Bourbon Steak's Crazy Good Steaks
Tennessee's only Michael Mina restaurant, Bourbon Steak at the J.W. Marriott has noteworthy cocktails, an extensive wine list, and an unparalleled view. It should also come with a warning label; “Caution: may ruin all other steak-eating experiences.”
Nashville chef Michael Lishchynsky revealed the secrets behind the steak:
“I begin with poaching our steaks in butter, which we steep in herbs, garlic, and shallots. From there, we separate each different steak into is own “butter bath.” We do this because each different cut of meat cooks differently due to the amount of marbling and fat content.

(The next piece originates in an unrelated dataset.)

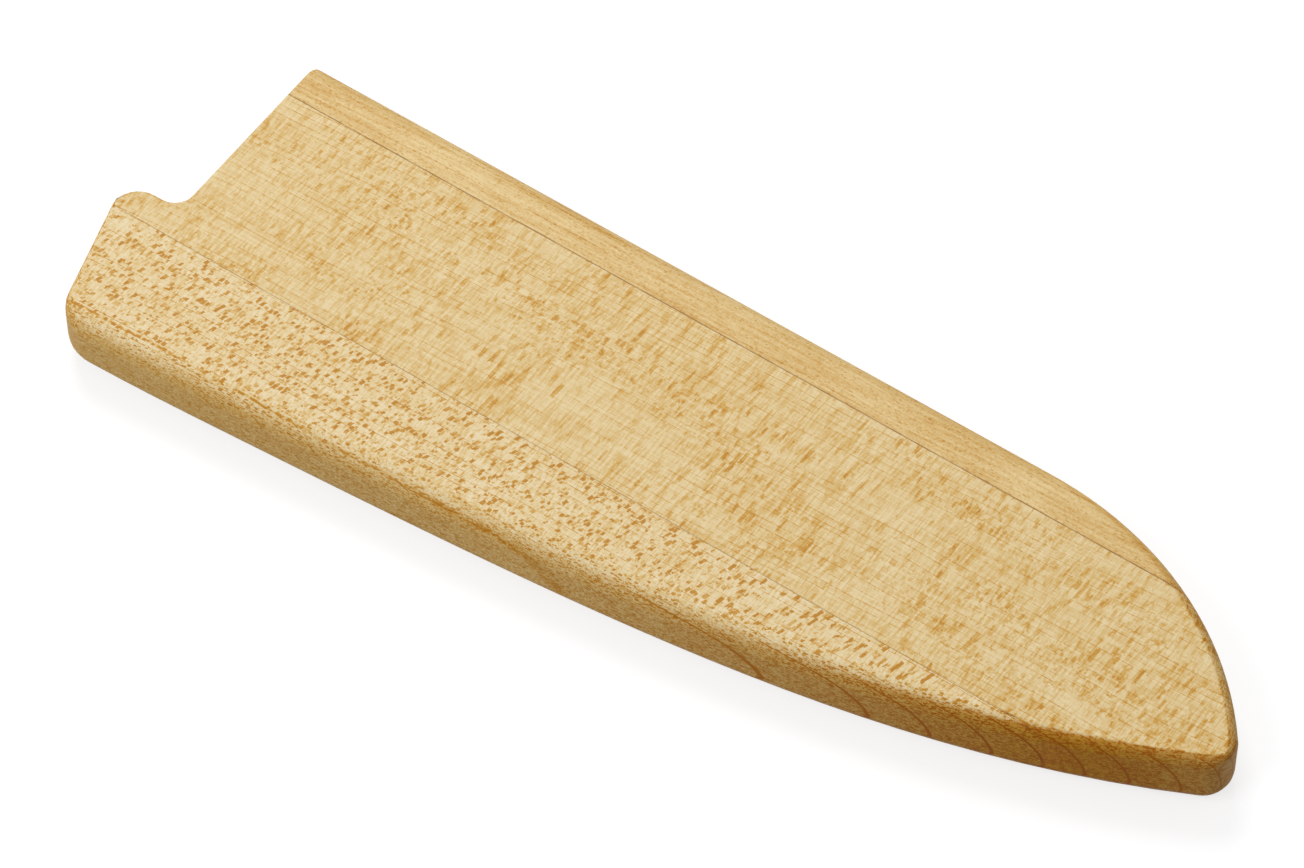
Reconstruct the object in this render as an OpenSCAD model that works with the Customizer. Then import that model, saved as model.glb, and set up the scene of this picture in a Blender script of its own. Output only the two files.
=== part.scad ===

From there we season our steaks with salt and pepper and put them on our wood grill and we use a blend of 3 species of trees indigenous to Tennessee (hickory, cherry, and oak). We then cook our steaks one temperature below what the guest asks and let it rest for 10 minutes and then, when ready to be picked up, we put it into our 1200 degree broiler to give it a nice crust before delivering it to our guest.”
Anyone else suddenly starving? And that's just the steak. With sides like Earl Grey-Steamed Broccoli and Black Truffle Mac & Cheese and desserts ranging from Banana Tarte Tatin to Valrhona Dark Chocolate Mud Pie, steak isn't all you'll be eating.